Thinking | 22 June 2010

New Corporations Regulation – Instalment Warrants are financial products

Legislation

The Minister for Financial Services, Superannuation and Corporate Law has released draft regulations that will amend the Corporations Regulations to provide that:

  • Limited recourse borrowing arrangements are financial products under Chapter 7 of the Corporations Act when acquired by superannuation funds which attract licensing and disclosure requirements.
  • These arrangements are not credit facilities under the Corporations Act and are therefore not excluded from being financial products under Chapter 7 of the Corporations Act.
  • An Australian Financial Services Licence (AFSL) covering derivatives is taken to also cover limited recourse borrowing arrangements to superannuation funds.

Timing

The new Corporations Regulations will be effective from 29 September 2010. They are not expressed as applying only to loans issued after that date. Advice in relation to existing loans could be caught as financial product advice.

Comments

The new Corporations Regulations deal with the confusion as to whether instalment warrants are regulated or unregulated under Chapter 7 of the Corporations Act. Instalment warrants must be treated as financial products, and the licensing and disclosure obligations that follow will apply to them. It is worth noting that under the draft regulations:

  • All limited recourse borrowing arrangements involving super funds (not just SMSFs) are caught. There is no definition of  ‘instalment warrant’ or ‘limited recourse borrowing arrangement’ in the regulations; the changes are drafted to capture any loan made pursuant to section 67(4A) of the Superannuation Industry (Supervision) Act 1993(SIS Act).
  • ‘[A]n arrangement relating to the acquisition of an asset’ under 67(4A) of the SIS Act will be a financial product, so it is not just the loan but the entire arrangement (eg establishing a security trust to hold property).
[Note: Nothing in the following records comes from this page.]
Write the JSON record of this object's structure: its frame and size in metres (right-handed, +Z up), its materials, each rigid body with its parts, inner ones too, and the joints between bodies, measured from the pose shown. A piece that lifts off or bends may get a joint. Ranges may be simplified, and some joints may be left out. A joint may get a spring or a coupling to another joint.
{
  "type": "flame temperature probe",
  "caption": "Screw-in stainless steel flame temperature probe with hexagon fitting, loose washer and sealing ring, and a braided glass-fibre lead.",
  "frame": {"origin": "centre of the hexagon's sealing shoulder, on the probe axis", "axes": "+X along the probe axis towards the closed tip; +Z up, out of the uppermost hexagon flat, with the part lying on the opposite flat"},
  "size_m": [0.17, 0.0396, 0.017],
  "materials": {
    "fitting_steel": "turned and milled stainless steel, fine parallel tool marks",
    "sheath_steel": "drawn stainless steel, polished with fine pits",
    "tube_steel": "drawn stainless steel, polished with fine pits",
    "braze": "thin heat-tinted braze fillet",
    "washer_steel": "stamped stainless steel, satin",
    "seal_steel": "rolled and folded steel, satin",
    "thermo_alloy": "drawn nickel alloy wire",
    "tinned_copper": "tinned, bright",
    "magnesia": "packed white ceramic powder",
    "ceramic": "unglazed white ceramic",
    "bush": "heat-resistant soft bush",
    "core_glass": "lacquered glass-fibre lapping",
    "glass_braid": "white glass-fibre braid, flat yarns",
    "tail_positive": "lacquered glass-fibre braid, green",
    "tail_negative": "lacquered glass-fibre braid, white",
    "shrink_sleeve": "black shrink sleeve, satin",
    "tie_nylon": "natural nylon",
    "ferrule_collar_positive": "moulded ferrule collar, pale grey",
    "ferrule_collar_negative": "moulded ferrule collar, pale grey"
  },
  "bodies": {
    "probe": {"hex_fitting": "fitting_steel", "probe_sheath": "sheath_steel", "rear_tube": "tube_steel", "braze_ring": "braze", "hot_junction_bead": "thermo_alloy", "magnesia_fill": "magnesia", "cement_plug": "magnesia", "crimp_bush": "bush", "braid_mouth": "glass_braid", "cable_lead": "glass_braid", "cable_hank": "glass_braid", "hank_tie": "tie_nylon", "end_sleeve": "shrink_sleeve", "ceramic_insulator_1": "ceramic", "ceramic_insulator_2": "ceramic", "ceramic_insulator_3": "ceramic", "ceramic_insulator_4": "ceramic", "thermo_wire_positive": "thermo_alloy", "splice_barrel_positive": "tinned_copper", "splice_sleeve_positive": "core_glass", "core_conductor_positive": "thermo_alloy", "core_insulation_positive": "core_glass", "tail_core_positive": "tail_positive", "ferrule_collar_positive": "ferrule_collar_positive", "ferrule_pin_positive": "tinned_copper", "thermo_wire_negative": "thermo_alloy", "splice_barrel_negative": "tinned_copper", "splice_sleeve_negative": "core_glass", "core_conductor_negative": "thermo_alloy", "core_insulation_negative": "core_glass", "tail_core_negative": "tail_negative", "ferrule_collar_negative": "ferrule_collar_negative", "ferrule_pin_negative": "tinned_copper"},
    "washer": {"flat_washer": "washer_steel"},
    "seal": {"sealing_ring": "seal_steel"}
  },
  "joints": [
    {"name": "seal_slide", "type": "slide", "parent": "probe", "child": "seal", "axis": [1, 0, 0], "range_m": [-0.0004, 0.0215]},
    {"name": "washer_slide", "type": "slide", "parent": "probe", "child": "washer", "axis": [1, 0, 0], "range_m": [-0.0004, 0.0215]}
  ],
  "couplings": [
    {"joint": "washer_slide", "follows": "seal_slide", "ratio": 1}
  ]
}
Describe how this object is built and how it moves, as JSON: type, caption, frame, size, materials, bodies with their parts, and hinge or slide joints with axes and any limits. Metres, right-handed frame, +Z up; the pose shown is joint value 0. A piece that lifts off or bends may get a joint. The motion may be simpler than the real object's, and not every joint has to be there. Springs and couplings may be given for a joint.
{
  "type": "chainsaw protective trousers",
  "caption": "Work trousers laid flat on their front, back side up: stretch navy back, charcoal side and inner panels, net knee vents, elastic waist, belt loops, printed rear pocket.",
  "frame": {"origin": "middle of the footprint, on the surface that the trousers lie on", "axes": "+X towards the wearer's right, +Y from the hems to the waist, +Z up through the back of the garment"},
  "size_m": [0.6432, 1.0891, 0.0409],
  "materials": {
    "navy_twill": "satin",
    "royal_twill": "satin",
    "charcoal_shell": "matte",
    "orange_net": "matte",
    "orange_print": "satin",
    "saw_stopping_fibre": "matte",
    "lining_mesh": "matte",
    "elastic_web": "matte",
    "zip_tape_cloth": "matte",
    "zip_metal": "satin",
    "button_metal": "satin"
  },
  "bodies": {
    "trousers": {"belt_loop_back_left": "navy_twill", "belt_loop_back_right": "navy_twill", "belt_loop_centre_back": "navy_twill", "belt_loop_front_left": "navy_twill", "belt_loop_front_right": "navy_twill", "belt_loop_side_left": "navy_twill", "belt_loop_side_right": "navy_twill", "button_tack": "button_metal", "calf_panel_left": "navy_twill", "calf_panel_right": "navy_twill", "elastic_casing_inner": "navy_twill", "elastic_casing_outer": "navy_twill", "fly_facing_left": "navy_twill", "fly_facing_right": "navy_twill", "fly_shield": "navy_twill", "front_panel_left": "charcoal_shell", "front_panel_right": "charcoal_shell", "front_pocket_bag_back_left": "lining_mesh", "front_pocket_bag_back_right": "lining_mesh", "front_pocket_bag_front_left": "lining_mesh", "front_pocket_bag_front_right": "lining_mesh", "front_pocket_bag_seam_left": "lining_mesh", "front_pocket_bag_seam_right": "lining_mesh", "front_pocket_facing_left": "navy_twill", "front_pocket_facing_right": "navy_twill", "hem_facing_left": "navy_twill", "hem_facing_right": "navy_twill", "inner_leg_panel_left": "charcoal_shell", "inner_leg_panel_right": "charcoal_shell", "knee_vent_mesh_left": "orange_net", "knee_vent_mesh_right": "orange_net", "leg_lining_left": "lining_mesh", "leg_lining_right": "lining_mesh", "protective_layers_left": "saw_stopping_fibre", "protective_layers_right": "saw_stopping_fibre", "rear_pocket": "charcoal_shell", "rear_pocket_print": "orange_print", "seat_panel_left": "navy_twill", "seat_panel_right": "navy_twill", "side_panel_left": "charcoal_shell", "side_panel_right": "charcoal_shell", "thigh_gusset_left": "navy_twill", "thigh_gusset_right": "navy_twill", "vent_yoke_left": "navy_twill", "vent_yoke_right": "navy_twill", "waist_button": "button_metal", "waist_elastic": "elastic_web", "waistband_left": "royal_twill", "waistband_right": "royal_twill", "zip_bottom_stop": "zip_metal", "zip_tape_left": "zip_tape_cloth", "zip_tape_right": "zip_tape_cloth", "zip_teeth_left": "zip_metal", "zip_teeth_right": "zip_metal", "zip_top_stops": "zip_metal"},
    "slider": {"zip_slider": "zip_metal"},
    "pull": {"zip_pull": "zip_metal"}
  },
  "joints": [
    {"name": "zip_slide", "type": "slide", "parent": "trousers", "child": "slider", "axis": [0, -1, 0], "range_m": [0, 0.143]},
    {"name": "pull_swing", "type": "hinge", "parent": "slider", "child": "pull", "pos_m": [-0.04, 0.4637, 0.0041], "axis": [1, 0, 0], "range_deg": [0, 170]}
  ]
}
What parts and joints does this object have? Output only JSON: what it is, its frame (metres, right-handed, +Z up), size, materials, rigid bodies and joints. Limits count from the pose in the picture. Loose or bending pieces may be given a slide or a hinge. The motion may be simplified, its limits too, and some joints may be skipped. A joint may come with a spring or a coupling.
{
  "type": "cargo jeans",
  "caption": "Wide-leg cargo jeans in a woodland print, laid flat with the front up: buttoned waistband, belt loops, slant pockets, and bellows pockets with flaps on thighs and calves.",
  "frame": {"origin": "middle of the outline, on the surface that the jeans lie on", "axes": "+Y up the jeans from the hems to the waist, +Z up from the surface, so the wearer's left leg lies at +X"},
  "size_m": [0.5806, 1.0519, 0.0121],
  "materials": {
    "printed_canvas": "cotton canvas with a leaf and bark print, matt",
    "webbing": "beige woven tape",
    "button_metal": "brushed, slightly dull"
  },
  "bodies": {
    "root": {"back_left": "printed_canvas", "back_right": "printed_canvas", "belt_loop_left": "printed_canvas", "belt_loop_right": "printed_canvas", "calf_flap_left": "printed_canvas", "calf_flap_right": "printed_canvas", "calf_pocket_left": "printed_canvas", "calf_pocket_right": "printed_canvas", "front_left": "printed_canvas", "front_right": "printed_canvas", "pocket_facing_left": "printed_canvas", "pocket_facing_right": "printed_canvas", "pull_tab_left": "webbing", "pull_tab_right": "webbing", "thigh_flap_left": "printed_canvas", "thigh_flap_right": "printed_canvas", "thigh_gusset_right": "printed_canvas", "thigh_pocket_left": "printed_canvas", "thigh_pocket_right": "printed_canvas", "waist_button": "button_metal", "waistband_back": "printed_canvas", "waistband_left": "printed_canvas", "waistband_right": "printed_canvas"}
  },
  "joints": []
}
This raises issues about how many parties would be required to satisfy Corporations Act requirements. In our view, the lender will be the only ‘issuer’ of the financial product, but other participants may be giving advice.
  • It is curious that the regulations provide that a derivatives authorisation will be taken to cover the relevant arrangements. Does this mean that the 67(4A) arrangements are not really considered to be derivatives under Chapter 7 of the Corporations Act? There are practical implications eg there are deemed issuer provisions that apply only to derivatives. Do these extend to instalment warrants?
  • An issuer of a limited recourse loan will need to have an AFSL with a derivatives authorisation (if they are in the business of providing financial services, ie they issue loans as part of a business where there is system and repetition), or enter into an intermediary authorisation arrangement under section 911A(2)(b) (where the issuer only issues the loans through a licensed intermediary which has an AFSL with a derivatives authorisation. This may be an option for lenders within a corporate group that do not have an AFSL with a derivatives uthorisation, but there is an entity within the group that does).
  • Banks and other lenders like credit unions will not be able to rely on the credit facility exemption in relation to limited recourse loans to SMSFs (as they can with other types of loans) to avoid the need to comply with the licensing, disclosure and conduct obligations in Chapter 7 of the Corporations Act. This is likely to mean having to give a PDS to a fund trustee that is thinking about applying for a loan. Banks will need to be careful about what their staff members say to potential borrowers about loans (so they are not giving advice about financial products, and can rely on the ‘general advice in a PDS’ exemption).
  • Advisers who are recommending limited recourse loans to clients will need to do so under an AFSL that has an authorisation to advise on derivatives, and will also need to consider whether they are dealing in derivatives (either by arranging for the issue of a derivative or applying for a derivative on behalf of a client), if they are assisting with the paperwork to establish a loan.
  • The continuing debate about whether an SMSF is a retail or wholesale client will become particularly important, given the issuer will have to give a PDS to the fund trustee, and advisers will have to give a Financial Services Guide and Statement of Advice to clients if they are recommending they take out a loan, if the fund trustee is deemed to be a retail client.
  • Most organisations and advisers that offer SMSF loan packages or structure up limited recourse borrowing arrangements for SMSFs will need to be licensed. We would expect that lawyers will generally be able to rely on the exemption under Corporations Regulations where acting on instructions to prepare the loan paperwork. However, the accountants exemption for SMSFs (regulation 7.1.29A of the Corporations Regulations Act 2001) will not apply to these loans (the exemption only permits accountants to provide advice on the establishment of SMSFs, not the fund’s investments, and the Government has announced plans to repeal it anyway), so accountants will need to consider whether they need to be licensed, or acting under an AFSL, in order to advise on them.
In our view, accountants who are approached by a client that wants to take out a loan, where the accountant only works through the financial implications of the fund trustee taking out the loan, will not be giving financial advice. Financial advice is about making recommendations to acquire or dispose of financial products – it is about the ‘investment decision’ – and does not apply to accountants simply working through the implications of the client’s decision. However, accountants (and other advisers) that actively encourage their clients to gear up their funds using section 67(4A) loans are likely to be giving financial advice under the new rules.